Seeing David Cameron, Ed Miliband and Nick Clegg scuttle up to Scotland to deliver their coordinated 'command and control' message made me wonder whether they're living in the last century. Like everything else in society, politics has been transformed by the Internet. Leaders can no longer order their people to believe a truth. For better or worse, the Internet gives everyone a voice. We're all broadcasters, and when a piece of information is deemed to have merit, a lone voice can spread it to millions of people via social media. Frankie Boyle has more than twice as many Twitter followers than David Cameron. Whenever he feels like it, an angry comedian can communicate directly with more people than the Prime Minister, the Deputy Prime Minister and the Leader of the Opposition combined.

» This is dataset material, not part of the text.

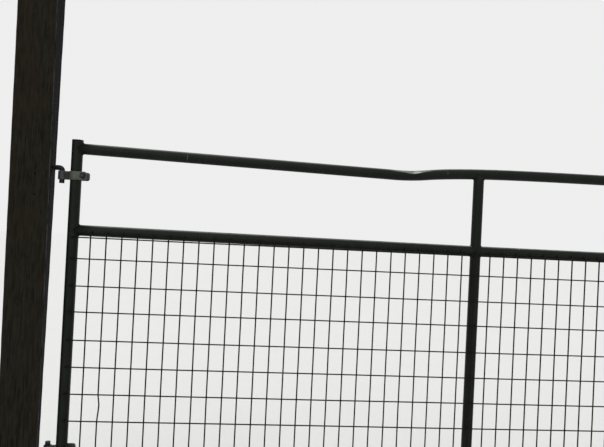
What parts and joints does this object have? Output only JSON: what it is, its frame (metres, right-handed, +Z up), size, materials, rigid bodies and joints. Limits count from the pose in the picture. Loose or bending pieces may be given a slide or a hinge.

The Internet hasn't just changed who has a voice, it has also enabled people to peer behind the curtain. Theatre relies on a level of concealment to maintain the illusion, and the same used to be true of politics. When the curtain has slipped in the past, the view has often been ugly. Who can forget Gordon Brown's nasty remarks about Gillian Duffy? Political images have always been closely controlled to reinforce the cult of personality. Iron Lady. Iron Chancellor. Short Sleeve Tony. Approachable Dave. With the illusion comes a degree of insincerity, but in the past the insincerity wasn't so obvious because we were only exposed to our leaders for a few brief moments on the news, or when we read their printed comments in the papers. They were actors in a play and we rarely saw the truth that lay behind the curtain.

With 24 hour news, constant media exposure, instant tweets, live feeds, Facebook, Reddit and every other source bombarding us with a ceaseless stream of opinion, gossip, insight, and fact, it has become virtually impossible to conceal what happens behind the scenes. It's extremely difficult to hide insincerity under the glaring light of all that attention.

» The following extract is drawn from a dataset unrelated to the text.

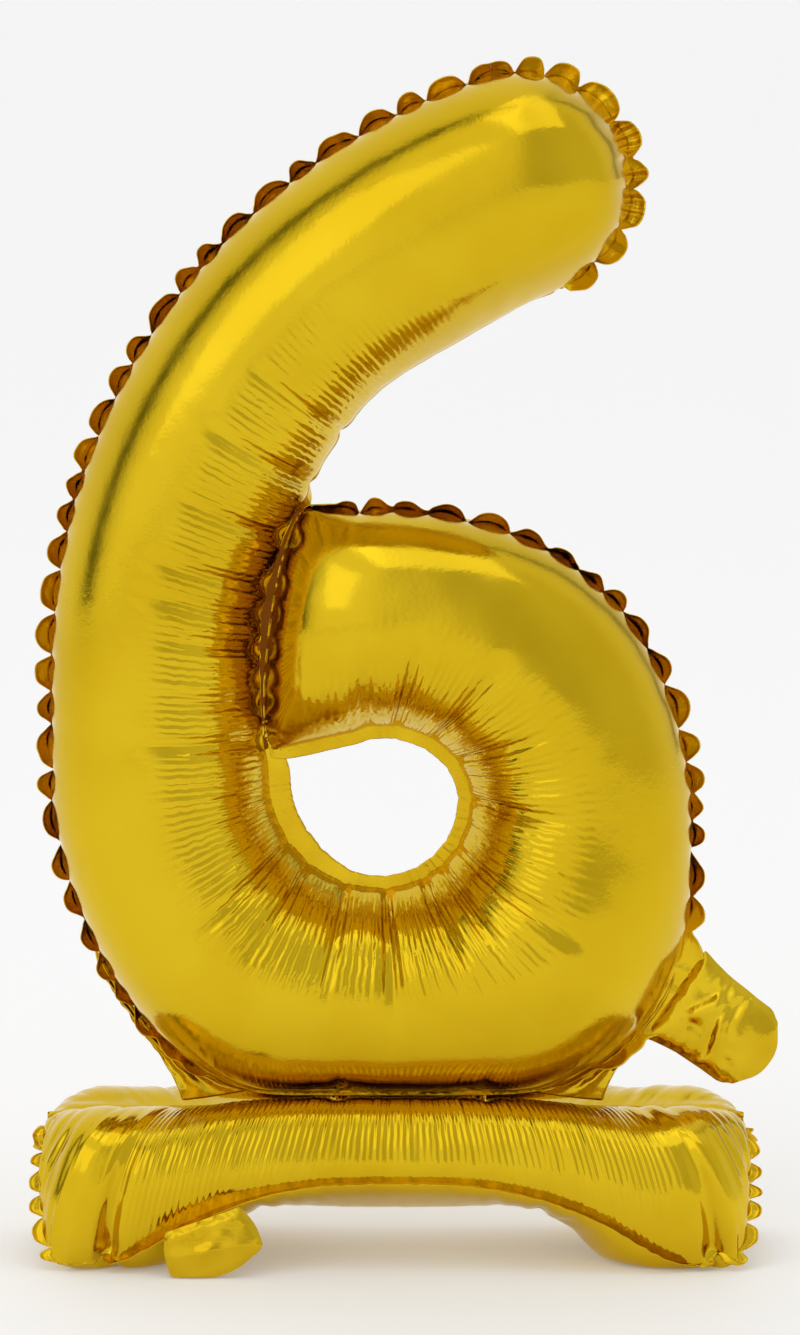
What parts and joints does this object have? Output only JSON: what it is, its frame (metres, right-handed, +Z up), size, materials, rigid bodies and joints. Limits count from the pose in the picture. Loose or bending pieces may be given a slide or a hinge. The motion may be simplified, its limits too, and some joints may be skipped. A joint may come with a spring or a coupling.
{
  "type": "self-standing foil number balloon",
  "caption": "Inflated metallised-film figure six balloon on an inflated four-footed base of the same film, with heat-sealed edges, filling tabs and self-closing film valves.",
  "frame": {"origin": "on the floor, under the middle of the balloon's whole outline; the seam plane of the figure is y = 0", "axes": "+Z up, the figure lies in the XZ plane and faces -Y, +X is to the viewer's right"},
  "size_m": [0.2375, 0.0883, 0.3798],
  "materials": {
    "gold_foil": "mirror-like metallised polyester film with a clear yellow lacquer",
    "gold_foil_seal": "the same film, heat-sealed flat in two layers and finely puckered",
    "clear_film": "thin clear polyethylene film, hidden inside"
  },
  "bodies": {
    "base": {"base_front_panel": "gold_foil", "base_back_panel": "gold_foil", "base_gusset_panel": "gold_foil", "base_top_seal": "gold_foil_seal", "base_front_seal": "gold_foil_seal", "base_back_seal": "gold_foil_seal", "base_valve_film_front": "clear_film", "base_valve_film_back": "clear_film"},
    "number": {"number_front_panel": "gold_foil", "number_back_panel": "gold_foil", "number_edge_seal": "gold_foil_seal", "waist_web_left": "gold_foil_seal", "waist_web_right": "gold_foil_seal", "number_valve_film_front": "clear_film", "number_valve_film_back": "clear_film"},
    "number_tab": {"number_tab_front_layer": "gold_foil_seal", "number_tab_back_layer": "gold_foil_seal"},
    "base_tab": {"base_tab_front_layer": "gold_foil_seal", "base_tab_back_layer": "gold_foil_seal"}
  },
  "joints": [
    {"name": "waist_lean", "type": "hinge", "parent": "base", "child": "number", "pos_m": [0, 0, 0.0475], "axis": [1, 0, 0], "range_deg": [-5, 5], "stiffness_Nm_per_rad": 0.08},
    {"name": "number_tab_bend", "type": "hinge", "parent": "number", "child": "number_tab", "pos_m": [0.08853, 0, 0.08265], "axis": [0.5878, 0, 0.809], "range_deg": [-60, 60], "stiffness_Nm_per_rad": 0.0002},
    {"name": "base_tab_bend", "type": "hinge", "parent": "base", "child": "base_tab", "pos_m": [-0.05813, -0.04335, 0.0193], "axis": [0.9168, 0, 0.3993], "range_deg": [-75, 5], "stiffness_Nm_per_rad": 0.0002}
  ]
}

Whatever their flaws, politicians like Alex Salmond and Nigel Farage communicate their views with genuine passion. We're emotional creatures and whether we agree with their views or not, we cannot help but respond to such passion. The carefully controlled, massaged, bland sound bites that ooze from David Cameron, Nick Clegg and Ed Miliband's mouths excite nothing. In their effort to offend nobody and appeal to as broad a base as possible, they spew a meaningless stream of Newspeak that simply turns people off.

Communication in the 20th Century was about exposure. It was about reach and mass. In the 21st Century, it's about connection and belief. If you can effectively connect with one person and they believe in the validity of what you've shared, they will spread your message. In future, successful politicians will need to understand how to operate delicately in the socially networked world, and, in order to inspire belief in others, they will need to clearly and genuinely believe in something themselves.

David Cameron spoke of being heartbroken at the prospect of the family of nations being broken up. As any filmmaker will attest, the fundamental rule is show, don't tell. Actions speak louder than words. If the family of nations was so important, why did Cameron, Clegg and Miliband leave it until the week before the referendum to head north? Why was Gordon Brown's timetable brought into play so late in the day? Even people who are going to vote 'No' were disappointed by the Prime Minister's complacency. He seemed to have been stirred by a Sunday Times poll result rather than any genuine concern for the people of Scotland.

I don't have any vested interest in the Scottish Referendum, but have been disappointed by the level of fear mongering. There are plenty of very successful small nations. In the event of a 'Yes' vote, there will be a long transition period in which currency and all the other practical challenges of independence can be resolved. A nation of six million people will still represent an attractive market, so Scotland will not be consigned to the Stone Age and left devoid of shops, banks, utilities and the other necessities of modern life. The Scots are not unhinged; many people in Yorkshire, Cornwall, the North West, and the West Midlands would appreciate a level of devolution. Taking infrastructure spend as an example, Londoners receive an average of £5,203 more per person per year than people in the North East of England. There is an imbalance in the country that cannot be addressed by any amount of goodwill or talk of heartbreak. It is logical that in a nation of six million people you would have a more powerful voice than you would in a nation of seventy million. And that more powerful voice is likely to lead the nation to be more responsive to your needs.

Rather than being an aberration, Scotland may prove to be a trailblazer. In the same way that it has transformed media and communication, the Internet has the potential to radically alter government. We have the tools at our disposal to hold instant national votes on important political issues. We no longer need to leave key decisions such as whether to take the country to war to a small handful of men and women, who have repeatedly proved themselves prone to peddled influence. The one-and-a-half-million people who marched against the Iraq War because they rightly foresaw the mess it created could have been empowered to vote against it. The current insidious back door privatisation of the NHS could be prevented by a population empowered with a meaningful vote. The technology exists to give us a direct say on these important national issues. The old argument that the political class is better informed than the electorate holds little water in an age where we all have access to so much information, particularly when the political class has got so many important issues so very, very wrong. There was no end to boom and bust. There were no weapons of mass destruction. There would be no peaceful and orderly transfer of power post Saddam.

The wisdom of the crowd suggests that nations would function more effectively if they used technology to empower citizens to make decisions and stopped leaving the fate of the many in the hands of the few. The future may lie in smaller, more responsive nations in which technology enables the individual to have a much louder voice. Scotland may show us the way.